The signal from players is just as clear. Pure open play is starting to wear thin for the regulars. They want recurring matchups, friendly rivalries, and results that mean something. They want to belong to something, not just book a court.

Why leagues, not just tournaments, drive the trend

A tournament has a fixed finish. Players register, you run the brackets, someone wins, and it is over by Sunday night. That is valuable, but it ends.

A league is built for recurring play. The same group of players comes back week after week, results carry forward between rounds, and standings build over the season. That continuity is the whole point. It is what turns a casual player into a regular and a regular into a member who renews.

The operational reality used to be the catch. Recurring play means recurring admin: who is in this week, who dropped, who is subbing, where standings sit. That overhead is exactly why a lot of clubs run one league, see it work, and then stop. They assume more leagues means more hours.

That assumption is the thing holding most facilities back, and it is wrong.

How one league compounds

When a club runs leagues at volume without adding overhead, four things start to feed each other:

  1. Court utilization goes up. Structured weekly play fills slots that would otherwise sit empty waiting for open play to materialize.
  2. Revenue per court hour goes up. Players pay a premium for a real league with standings and stakes compared to a drop-in fee.
  3. Retention goes up. Players who join a league stay for the league. The standings, the rivalries, and the people keep them coming back.
  4. Acquisition goes up. Players invite friends into a league they already love. Word of mouth replaces paid marketing.

Each turn funds the next. More programming creates more community, more community creates more demand, and more demand justifies more programming. Leagues are the engine because they are the format that repeats. A tournament spins the flywheel once. A league spins it every week.

What this means for your club

The clubs winning right now are not the ones with the most courts. They are the ones that turned passive court time into recurring programming their members commit to. If your calendar is mostly open play with the occasional tournament, the data points to a clear next move: add a league and make it easy to keep running.

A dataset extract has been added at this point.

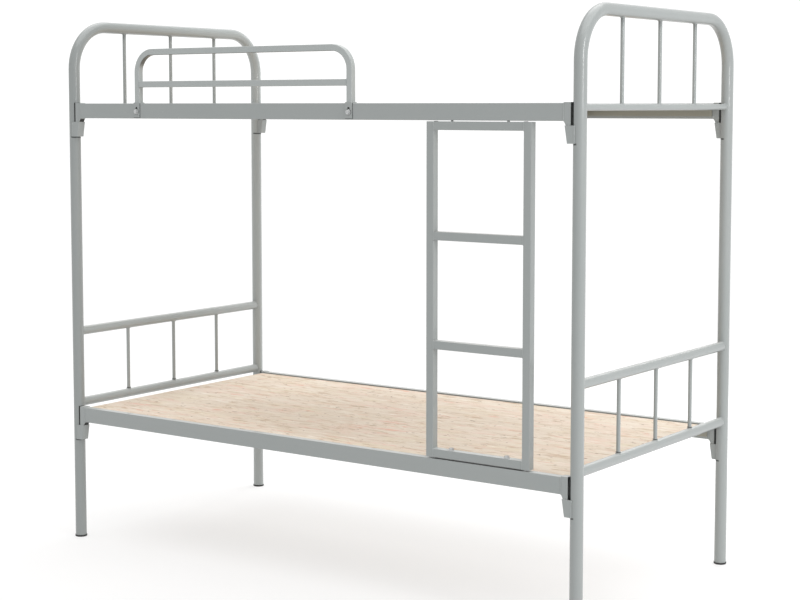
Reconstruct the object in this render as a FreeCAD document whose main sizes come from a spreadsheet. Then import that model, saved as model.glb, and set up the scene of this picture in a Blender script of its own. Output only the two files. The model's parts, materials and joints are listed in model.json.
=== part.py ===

A few things make that sustainable instead of exhausting:

  • Start with one well-defined league. Pick a night, a skill range, and a format. Keep it to one division per league so the standings stay clean, and run a separate league for each skill bracket rather than cramming everyone together.
  • Let players manage their own availability. Weekly opt-in lets players mark themselves in or out for the week from the Player Hub, so you are not chasing texts to find out who is showing up.
  • Let standings run themselves. Standings update automatically as scores come in, with tiebreakers you can configure, so nobody is rebuilding a spreadsheet on Wednesday morning.
  • Keep the format fresh. With 15+ formats to choose from, you can rotate ladders, team events, and round robins across seasons so regulars never get bored.

This is where software earns its keep. The reason most clubs stall at one league is overhead, and removing that overhead is the entire job. Good Game Sports exists to make the second, third, and fourth league cost you about the same effort as the first.

The takeaway

The rise of pickleball leagues is not a fad. It is the sport returning to what made it grow: people, structure, and a reason to come back. Open play got pickleball off the ground. Leagues are what keep players, and what keep them inviting friends.

If you have been running one league and wondering whether to run more, the data is on the side of more. The clubs that figure out how to run leagues at volume, without burning out their staff, are the ones that turn a busy season into a loyal community.